* TASK REQUIREMENTS: Report all lines holding "this".

══ LISTED ENTRIES ══

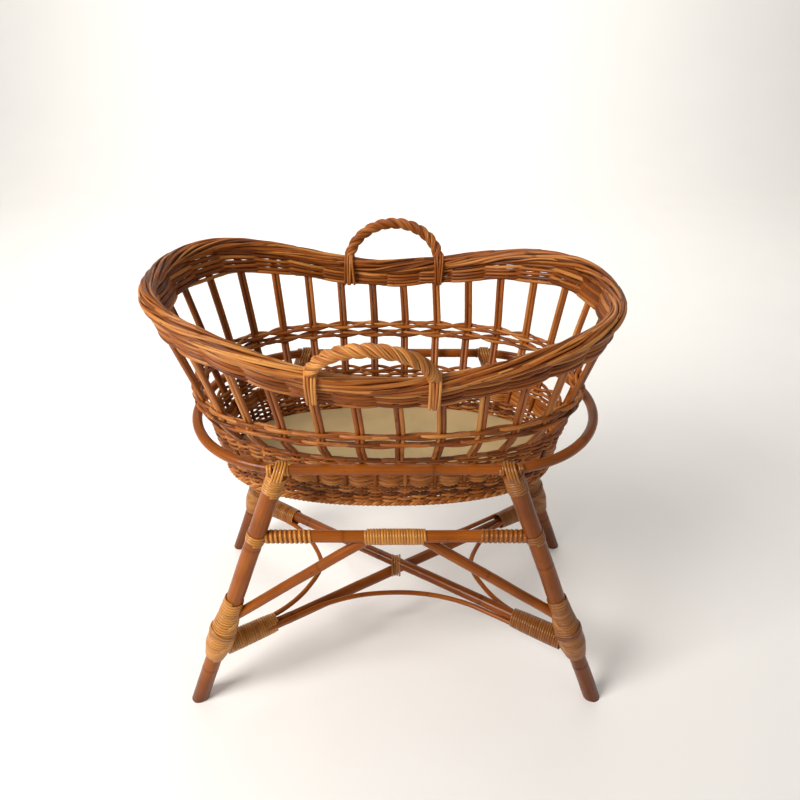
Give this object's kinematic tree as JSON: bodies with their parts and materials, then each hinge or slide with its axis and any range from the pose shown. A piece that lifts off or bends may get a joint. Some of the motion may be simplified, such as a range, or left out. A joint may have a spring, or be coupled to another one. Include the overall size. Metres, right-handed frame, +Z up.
{
  "type": "bassinet on stand",
  "caption": "Oval woven bassinet basket with two bow handles, resting in a four-legged cane-bound pole stand with a top hoop and crossed stretchers.",
  "frame": {"origin": "on the floor under the middle of the four feet", "axes": "+X along the basket towards its lower foot end, +Y towards its rear side, +Z up"},
  "size_m": [0.8345, 0.5638, 0.8407],
  "materials": {
    "rattan_pole": "satin varnish",
    "cane": "gloss varnish",
    "willow": "satin varnish",
    "board": "matte",
    "nail": "matte"
  },
  "bodies": {
    "stand": {"leg_front_left": "rattan_pole", "leg_front_right": "rattan_pole", "leg_rear_left": "rattan_pole", "leg_rear_right": "rattan_pole", "hoop": "rattan_pole", "rail_front": "rattan_pole", "rail_rear": "rattan_pole", "rail_left": "rattan_pole", "rail_right": "rattan_pole", "brace_front_left": "rattan_pole", "brace_front_right": "rattan_pole", "brace_rear_left": "rattan_pole", "brace_rear_right": "rattan_pole", "cross_lower": "rattan_pole", "cross_upper": "rattan_pole", "bow_front": "rattan_pole", "bow_rear": "rattan_pole", "bow_left": "rattan_pole", "bow_right": "rattan_pole", "wrap_hoop_joints": "cane", "wrap_lower_joints": "cane", "wrap_cross_ends": "cane", "wrap_rail_ends": "cane", "wrap_rail_centres": "cane", "wrap_cross_centre": "cane", "nails_hoop": "nail", "nails_rails": "nail", "nails_braces": "nail", "nails_stretchers": "nail"},
    "basket": {"foot_border": "willow", "base_weave": "willow", "base_sticks": "willow", "side_weave": "willow", "mid_band": "willow", "upper_wale": "willow", "rim_border": "willow", "low_stakes": "willow", "stakes": "willow", "handle_front": "willow", "handle_rear": "willow", "lashing_front": "willow", "lashing_rear": "willow"},
    "board": {"board": "board"}
  },
  "joints": [
    {"name": "basket_lift", "type": "slide", "parent": "stand", "child": "basket", "axis": [0, 0, 1], "range_m": [0, 0.25]},
    {"name": "board_lift", "type": "slide", "parent": "basket", "child": "board", "axis": [0, 0, 1], "range_m": [0, 0.4]}
  ]
}
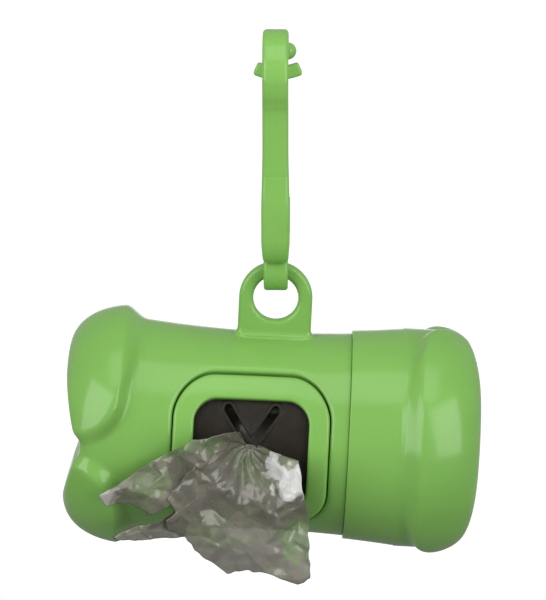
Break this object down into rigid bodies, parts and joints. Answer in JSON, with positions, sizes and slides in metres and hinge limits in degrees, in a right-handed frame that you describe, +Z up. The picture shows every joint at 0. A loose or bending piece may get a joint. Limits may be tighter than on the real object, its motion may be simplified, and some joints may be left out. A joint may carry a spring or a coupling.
{
  "type": "dog poop bag dispenser",
  "caption": "Bone-shaped case for a roll of dog waste bags, with a slotted outlet window, a pull-off end cap and an eye hanging from a moulded snap clip.",
  "frame": {"origin": "centre of the clip's bow, where it hangs on a loop or lead", "axes": "+X along the roll towards the end cap, +Y away from the outlet window, +Z up"},
  "size_m": [0.0846, 0.0519, 0.1074],
  "materials": {
    "body_green": "smooth satin-gloss moulded plastic",
    "clip_green": "smooth moulded plastic",
    "dark_plate": "matt, finely ribbed",
    "core_tube": "matt card tube",
    "bag_film": "thin crumpled translucent film"
  },
  "bodies": {
    "clip": {"clip_hook": "clip_green"},
    "gate": {"clip_gate": "clip_green"},
    "dispenser": {"shell": "body_green", "outlet_bezel": "body_green", "outlet_membrane": "dark_plate", "bag_tail": "bag_film"},
    "cap": {"end_cap": "body_green"},
    "roll": {"roll_core": "core_tube", "bag_roll": "bag_film"}
  },
  "joints": [
    {"name": "gate_flex", "type": "hinge", "parent": "clip", "child": "gate", "pos_m": [0.00129, 0.0062, -0.02637], "axis": [0.9988, 0, 0.0489], "range_deg": [0, 18], "stiffness_Nm_per_rad": 0.4},
    {"name": "hanging_swing", "type": "hinge", "parent": "clip", "child": "dispenser", "pos_m": [0.00222, 0, -0.04535], "axis": [0, 1, 0], "range_deg": [-80, 80]},
    {"name": "cap_pull", "type": "slide", "parent": "dispenser", "child": "cap", "axis": [1, 0, 0], "range_m": [0, 0.014]},
    {"name": "roll_turn", "type": "hinge", "parent": "dispenser", "child": "roll", "pos_m": [0.00272, 0, -0.07715], "axis": [1, 0, 0], "continuous": true}
  ]
}
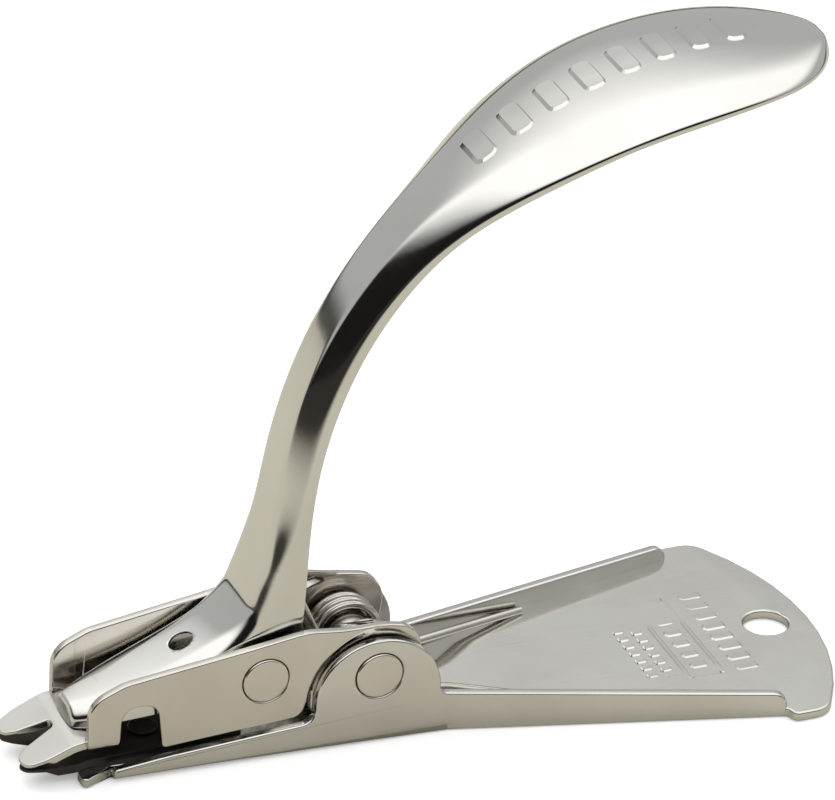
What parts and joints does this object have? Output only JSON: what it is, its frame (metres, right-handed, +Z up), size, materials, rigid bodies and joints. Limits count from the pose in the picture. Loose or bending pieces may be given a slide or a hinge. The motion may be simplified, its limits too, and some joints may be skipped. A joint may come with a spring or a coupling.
{
  "type": "staple remover",
  "caption": "Desk staple remover of nickel-plated pressed steel: a long foot plate, forked lifting jaws and a curved spring-loaded squeeze handle",
  "frame": {"origin": "on the resting plane under the base, straight below the hinge axis", "axes": "+X towards the rear of the foot plate, -X towards the forked jaws, +Y along the hinge axis across the tool, +Z up"},
  "size_m": [0.1716, 0.067, 0.1364],
  "materials": {
    "nickel_base": "bright nickel plate over pressed sheet steel",
    "nickel_jaw": "bright nickel plate, lightly satin on the side plates",
    "nickel_handle": "mirror-polished nickel plate",
    "nickel_rivet": "nickel-plated flush rivet ends",
    "black_steel": "hardened steel, black oxide",
    "spring_steel": "drawn spring wire, plated"
  },
  "bodies": {
    "base": {"base_frame": "nickel_base", "lower_tongue": "black_steel", "tongue_rivets": "black_steel", "pivot_rivet": "nickel_rivet", "return_spring": "spring_steel"},
    "upper_jaw": {"jaw_channel": "nickel_jaw", "handle_lever": "nickel_handle", "front_rivet": "nickel_rivet"}
  },
  "joints": [
    {"name": "jaw_hinge", "type": "hinge", "parent": "base", "child": "upper_jaw", "pos_m": [0, 0, 0.0151], "axis": [0, 1, 0], "range_deg": [0, 35], "stiffness_Nm_per_rad": 0.6, "springref_deg": -28.65, "deforming": ["return_spring"]}
  ]
}
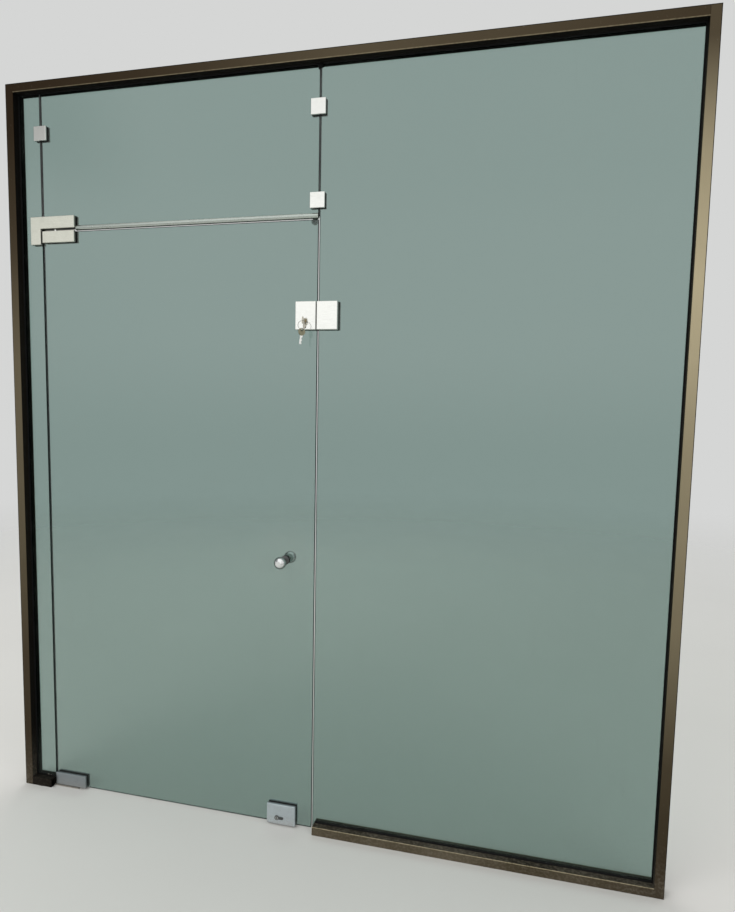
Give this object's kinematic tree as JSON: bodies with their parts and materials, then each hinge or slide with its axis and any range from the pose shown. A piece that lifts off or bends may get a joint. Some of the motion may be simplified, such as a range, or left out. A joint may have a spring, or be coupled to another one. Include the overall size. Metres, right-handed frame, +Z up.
{
  "type": "glass facade",
  "caption": "Frameless glass shop entrance in a slim bronze aluminium frame: side, transom and large fixed panes, and a glass pivot door with patch fittings, lock, keys and knobs.",
  "frame": {"origin": "middle of the frame's width at its foot, on the middle plane of the glass", "axes": "+X to the right as seen from outside, +Y from outside to inside, +Z up"},
  "size_m": [2.325, 0.138, 2.61],
  "materials": {
    "frame_bronze": "dark bronze anodised",
    "gasket_black": "matt",
    "setting_block": "matt",
    "screw_steel": "plain",
    "clear_glass": "clear, slightly green",
    "joint_silicone": "translucent, dirty",
    "clamp_metal": "polished",
    "patch_pad": "matt",
    "patch_metal": "satin",
    "pivot_steel": "turned, worn",
    "bush_plastic": "matt",
    "rail_aluminium": "satin",
    "stop_rubber": "matt",
    "lock_metal": "polished",
    "cylinder_nickel": "satin nickel",
    "plug_brass": "worn nickel over brass",
    "bolt_steel": "plain",
    "key_nickel": "worn nickel",
    "ring_steel": "worn",
    "knob_chrome": "polished"
  },
  "bodies": {
    "facade": {"jamb_left": "frame_bronze", "jamb_right": "frame_bronze", "head": "frame_bronze", "sill_right": "frame_bronze", "sill_left": "frame_bronze", "bead_left": "frame_bronze", "bead_right": "frame_bronze", "bead_head": "frame_bronze", "bead_sill_right": "frame_bronze", "bead_sill_left": "frame_bronze", "outer_gasket": "gasket_black", "inner_gasket": "gasket_black", "setting_blocks": "setting_block", "corner_screws": "screw_steel", "side_glass": "clear_glass", "transom_glass": "clear_glass", "fixed_glass": "clear_glass", "side_joint_seal": "joint_silicone", "middle_joint_seal": "joint_silicone", "clamp_fronts": "clamp_metal", "clamp_backs": "clamp_metal", "clamp_pads": "patch_pad", "clamp_screws": "screw_steel", "overpanel_patch_front": "patch_metal", "overpanel_patch_back": "patch_metal", "overpanel_pads": "patch_pad", "top_pivot_pin": "pivot_steel", "transom_rail": "rail_aluminium", "door_stop_arm": "rail_aluminium", "door_stop_buffer": "stop_rubber", "strike_front": "lock_metal", "strike_back": "lock_metal", "strike_keep": "lock_metal", "fixed_patch_screws": "screw_steel", "floor_pivot_base": "pivot_steel"},
    "door": {"door_glass": "clear_glass", "top_patch_front": "patch_metal", "top_patch_back": "patch_metal", "top_pivot_bush": "bush_plastic", "bottom_patch_front": "patch_metal", "bottom_patch_back": "patch_metal", "bottom_pivot_socket": "pivot_steel", "door_patch_pads": "patch_pad", "door_patch_screws": "screw_steel", "lock_front": "lock_metal", "lock_back": "lock_metal", "lock_cylinder": "cylinder_nickel", "floor_lock_front": "patch_metal", "floor_lock_back": "patch_metal", "floor_lock_cylinder": "cylinder_nickel", "knob_front": "knob_chrome", "knob_back": "knob_chrome", "knob_washers": "patch_pad"},
    "lock_key": {"lock_plug": "plug_brass", "key": "key_nickel", "key_ring": "ring_steel", "spare_key": "key_nickel"},
    "lock_bolt": {"lock_bolt": "bolt_steel"},
    "floor_plug": {"floor_lock_plug": "plug_brass"},
    "floor_bolt": {"floor_lock_bolt": "bolt_steel"}
  },
  "joints": [
    {"name": "door_swing", "type": "hinge", "parent": "facade", "child": "door", "pos_m": [-0.9945, 0, 0], "axis": [0, 0, -1], "range_deg": [0, 90]},
    {"name": "lock_turn", "type": "hinge", "parent": "door", "child": "lock_key", "pos_m": [-0.0335, 0, 1.773], "axis": [0, 1, 0], "range_deg": [0, 360]},
    {"name": "lock_throw", "type": "slide", "parent": "door", "child": "lock_bolt", "axis": [1, 0, 0], "range_m": [0, 0.02]},
    {"name": "floor_lock_turn", "type": "hinge", "parent": "door", "child": "floor_plug", "pos_m": [-0.121, 0, 0.03], "axis": [0, 1, 0], "range_deg": [0, 360]},
    {"name": "floor_lock_throw", "type": "slide", "parent": "door", "child": "floor_bolt", "axis": [0, 0, -1], "range_m": [0, 0.02]}
  ],
  "couplings": [
    {"joint": "lock_throw", "follows": "lock_turn", "m_per_rad": 0.003183},
    {"joint": "floor_lock_turn", "follows": "floor_lock_throw", "rad_per_m": 314.15}
  ]
}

═══

* TASK RESULT:
Give this object's kinematic tree as JSON: bodies with their parts and materials, then each hinge or slide with its axis and any range from the pose shown. A piece that lifts off or bends may get a joint. Some of the motion may be simplified, such as a range, or left out. A joint may have a spring, or be coupled to another one. Include the overall size. Metres, right-handed frame, +Z up.
Break this object down into rigid bodies, parts and joints. Answer in JSON, with positions, sizes and slides in metres and hinge limits in degrees, in a right-handed frame that you describe, +Z up. The picture shows every joint at 0. A loose or bending piece may get a joint. Limits may be tighter than on the real object, its motion may be simplified, and some joints may be left out. A joint may carry a spring or a coupling.
What parts and joints does this object have? Output only JSON: what it is, its frame (metres, right-handed, +Z up), size, materials, rigid bodies and joints. Limits count from the pose in the picture. Loose or bending pieces may be given a slide or a hinge. The motion may be simplified, its limits too, and some joints may be skipped. A joint may come with a spring or a coupling.
Give this object's kinematic tree as JSON: bodies with their parts and materials, then each hinge or slide with its axis and any range from the pose shown. A piece that lifts off or bends may get a joint. Some of the motion may be simplified, such as a range, or left out. A joint may have a spring, or be coupled to another one. Include the overall size. Metres, right-handed frame, +Z up.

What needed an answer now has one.